■ DATA SECTION
-- Begin --
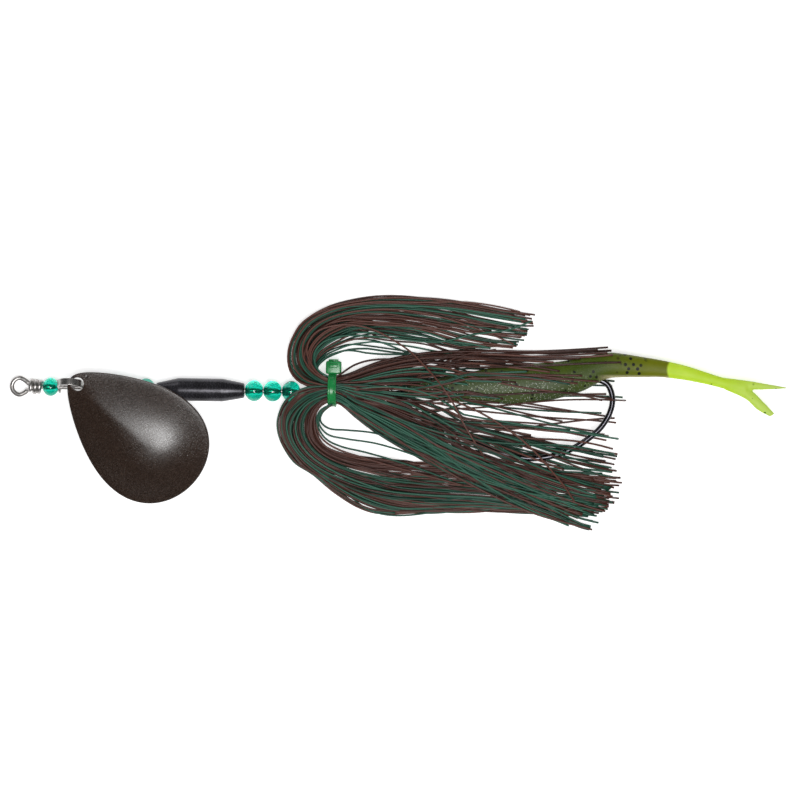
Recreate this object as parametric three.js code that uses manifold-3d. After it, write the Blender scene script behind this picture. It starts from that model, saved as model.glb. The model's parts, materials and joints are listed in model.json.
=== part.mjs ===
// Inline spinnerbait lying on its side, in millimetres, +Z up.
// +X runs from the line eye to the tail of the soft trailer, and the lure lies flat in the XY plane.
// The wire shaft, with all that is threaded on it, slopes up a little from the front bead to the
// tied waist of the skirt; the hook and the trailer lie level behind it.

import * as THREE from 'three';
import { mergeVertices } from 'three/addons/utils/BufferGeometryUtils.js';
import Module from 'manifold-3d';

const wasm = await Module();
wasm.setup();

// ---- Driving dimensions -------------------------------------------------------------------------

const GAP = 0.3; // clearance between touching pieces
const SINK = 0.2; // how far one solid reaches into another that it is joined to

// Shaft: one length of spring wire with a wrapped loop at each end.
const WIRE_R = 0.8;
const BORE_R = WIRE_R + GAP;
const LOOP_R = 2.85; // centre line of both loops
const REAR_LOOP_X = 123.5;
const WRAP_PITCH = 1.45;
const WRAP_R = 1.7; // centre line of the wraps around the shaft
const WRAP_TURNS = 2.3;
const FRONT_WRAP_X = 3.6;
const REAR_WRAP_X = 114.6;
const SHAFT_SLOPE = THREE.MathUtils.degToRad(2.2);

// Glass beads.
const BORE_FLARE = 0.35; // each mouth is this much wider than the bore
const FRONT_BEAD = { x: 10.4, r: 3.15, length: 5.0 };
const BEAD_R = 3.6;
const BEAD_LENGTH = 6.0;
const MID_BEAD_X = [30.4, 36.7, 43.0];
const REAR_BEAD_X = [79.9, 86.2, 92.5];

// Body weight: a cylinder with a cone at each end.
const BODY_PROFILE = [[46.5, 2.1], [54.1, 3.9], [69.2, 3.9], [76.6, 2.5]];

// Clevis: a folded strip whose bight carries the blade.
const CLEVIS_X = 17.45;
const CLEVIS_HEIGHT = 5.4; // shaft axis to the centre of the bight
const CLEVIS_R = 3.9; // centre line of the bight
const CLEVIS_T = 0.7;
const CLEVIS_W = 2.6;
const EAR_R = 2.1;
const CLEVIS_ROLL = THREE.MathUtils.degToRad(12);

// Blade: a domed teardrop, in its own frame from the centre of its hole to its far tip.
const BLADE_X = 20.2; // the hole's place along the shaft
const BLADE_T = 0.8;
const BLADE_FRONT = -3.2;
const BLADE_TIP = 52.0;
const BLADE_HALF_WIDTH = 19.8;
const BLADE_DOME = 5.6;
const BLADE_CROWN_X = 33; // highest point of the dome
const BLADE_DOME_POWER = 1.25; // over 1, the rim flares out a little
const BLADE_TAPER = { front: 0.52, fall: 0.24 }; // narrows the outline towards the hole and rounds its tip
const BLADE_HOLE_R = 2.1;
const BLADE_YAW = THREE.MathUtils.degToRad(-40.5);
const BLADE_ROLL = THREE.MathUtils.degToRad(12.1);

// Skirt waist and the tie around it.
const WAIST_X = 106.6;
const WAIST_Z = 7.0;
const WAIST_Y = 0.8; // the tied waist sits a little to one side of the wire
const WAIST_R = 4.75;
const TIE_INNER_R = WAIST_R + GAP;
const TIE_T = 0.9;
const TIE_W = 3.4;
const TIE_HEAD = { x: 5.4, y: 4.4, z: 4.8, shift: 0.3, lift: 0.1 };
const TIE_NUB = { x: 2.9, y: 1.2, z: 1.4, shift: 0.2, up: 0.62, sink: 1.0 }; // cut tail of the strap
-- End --
■ AIM
Set down each line of the material verbatim, from the first line through the line that contains "const CLEVIS_ROLL = THREE.MathUtils.degToRad(12);".

■ ANSWER TO THIS PROBLEM
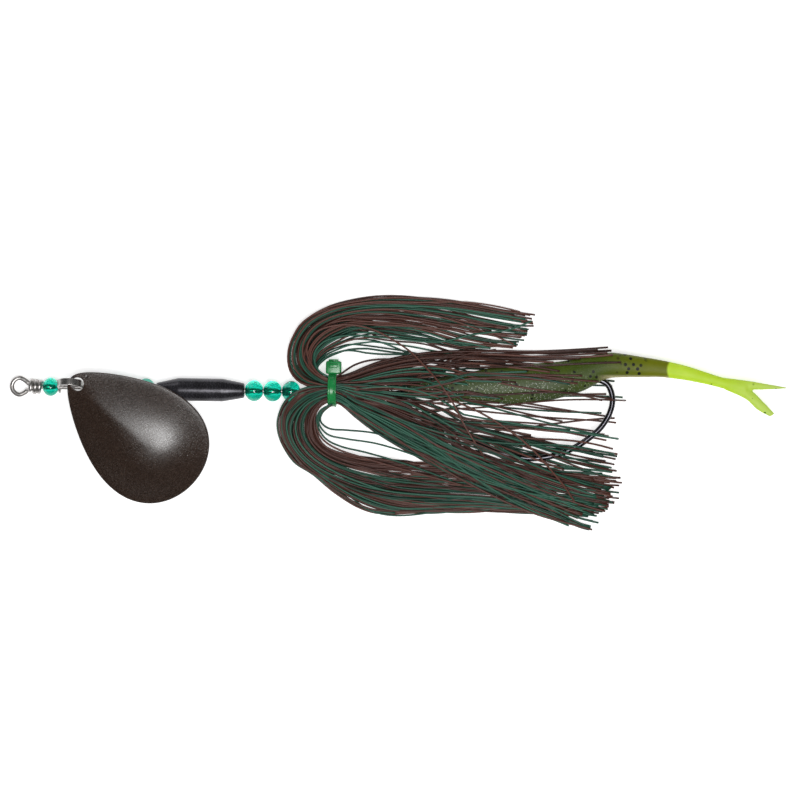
Recreate this object as parametric three.js code that uses manifold-3d. After it, write the Blender scene script behind this picture. It starts from that model, saved as model.glb. The model's parts, materials and joints are listed in model.json.
=== part.mjs ===
// Inline spinnerbait lying on its side, in millimetres, +Z up.
// +X runs from the line eye to the tail of the soft trailer, and the lure lies flat in the XY plane.
// The wire shaft, with all that is threaded on it, slopes up a little from the front bead to the
// tied waist of the skirt; the hook and the trailer lie level behind it.

import * as THREE from 'three';
import { mergeVertices } from 'three/addons/utils/BufferGeometryUtils.js';
import Module from 'manifold-3d';

const wasm = await Module();
wasm.setup();

// ---- Driving dimensions -------------------------------------------------------------------------

const GAP = 0.3; // clearance between touching pieces
const SINK = 0.2; // how far one solid reaches into another that it is joined to

// Shaft: one length of spring wire with a wrapped loop at each end.
const WIRE_R = 0.8;
const BORE_R = WIRE_R + GAP;
const LOOP_R = 2.85; // centre line of both loops
const REAR_LOOP_X = 123.5;
const WRAP_PITCH = 1.45;
const WRAP_R = 1.7; // centre line of the wraps around the shaft
const WRAP_TURNS = 2.3;
const FRONT_WRAP_X = 3.6;
const REAR_WRAP_X = 114.6;
const SHAFT_SLOPE = THREE.MathUtils.degToRad(2.2);

// Glass beads.
const BORE_FLARE = 0.35; // each mouth is this much wider than the bore
const FRONT_BEAD = { x: 10.4, r: 3.15, length: 5.0 };
const BEAD_R = 3.6;
const BEAD_LENGTH = 6.0;
const MID_BEAD_X = [30.4, 36.7, 43.0];
const REAR_BEAD_X = [79.9, 86.2, 92.5];

// Body weight: a cylinder with a cone at each end.
const BODY_PROFILE = [[46.5, 2.1], [54.1, 3.9], [69.2, 3.9], [76.6, 2.5]];

// Clevis: a folded strip whose bight carries the blade.
const CLEVIS_X = 17.45;
const CLEVIS_HEIGHT = 5.4; // shaft axis to the centre of the bight
const CLEVIS_R = 3.9; // centre line of the bight
const CLEVIS_T = 0.7;
const CLEVIS_W = 2.6;
const EAR_R = 2.1;
const CLEVIS_ROLL = THREE.MathUtils.degToRad(12);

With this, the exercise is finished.